IBN MOTOT, SAMUEL BEN SAADIAH (or Matut, Matud ; active c. 1370), philosopher, kabbalist, and translator in Spain. He came from a well-known family in Guadalajara and was one of the members of the circle of Jewish intellectuals in Castile friendly with *Isaac b. Sheshet Perfet. In his works, particularly in his trilogy (see below), Samuel engaged in numerous philosophical and kabbalistic speculations which testify more to his erudition than to any originality of ideas. For his essential material he ransacked the "Treatise of Reconciliation" of Joseph ibn *Waqar, but also did not hesitate to have recourse to the *Zohar.
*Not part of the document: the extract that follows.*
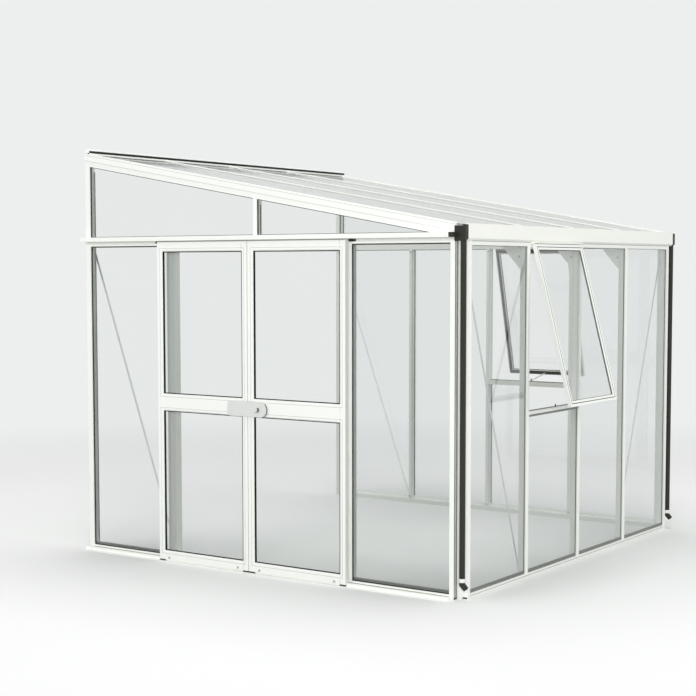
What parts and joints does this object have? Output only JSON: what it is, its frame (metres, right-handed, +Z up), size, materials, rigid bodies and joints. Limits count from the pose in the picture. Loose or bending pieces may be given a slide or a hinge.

Of the authors of his generation, he made much use of Judah b. Nissim ibn *Malka. Along with a knowledge of Abraham *Ibn Ezra and *Maimonides, Samuel's Jewish sources included the commentary of *Dunash ibn Tamīm on the Sefer Yeẓirah and the Olam Katan of Joseph ibn *Ẓaddik, although he never mentions the latter two authors by name. It was through the Arab philosopher al-Fārābī (Mabādīʾ al-Mawjūdāt, Hatḥalot ha-nimẓa'ot), as well as through Ibn al-Sid al-Baṭalyawsī, the Spanish Muslim philosopher, that he became directly acquainted with Muslim philosophy; it is very likely that he knew the works of the "Brethren of Sincerity" (Ikhwān al-Ṩafāʾ) and *Avicenna, although it was from Ibn Waqar that he doubtlessly derived the bulk of his information. In his theories of cosmology and prophecy Samuel combines the teachings of Kabbalah with those of philosophy without too great a concern for consistency, taking for granted affinities between the two which Ibn Waqar with greater critical acumen had only suggested. In addition, under the combined influence of Muslim and Jewish neoplatonists and astrologers, Samuel advanced greatly the thesis of the correspondence between the microcosm (body and soul of man) and the macrocosm. He wrote Megillat Setarim, a supercommentary on Abraham ibn Ezra's commentary on the Pentateuch (Venice, 1553; certain manuscripts, however, contain a fuller and more accurate version; excerpts from it are found in the Margaliyyot Tovah of Jekuthiel Lazi, Amsterdam, 1721); an unpublished trilogy consisting of Meshovev Netivot, a commentary on the Sefer Yeẓirah, MegalleiAmukkot, a commentary on Exodus, and Tehillot Adonai, a commentary on the prayer book; and finally a dissertation on Ha-Agullot ha-Ra'yoniyyot of al-Baṭalyawsī.

bibliography:

Steinschneider, Uebersetzungen, 287; A. Marx, in: zhb, 10 (1906), 175–8; Baer, Spain, index s.v. Samuel Matut; G. Vajda, in: Archives d'Histoire doctrinale et littéraire du moyen âge, 27 (1960), 29–63.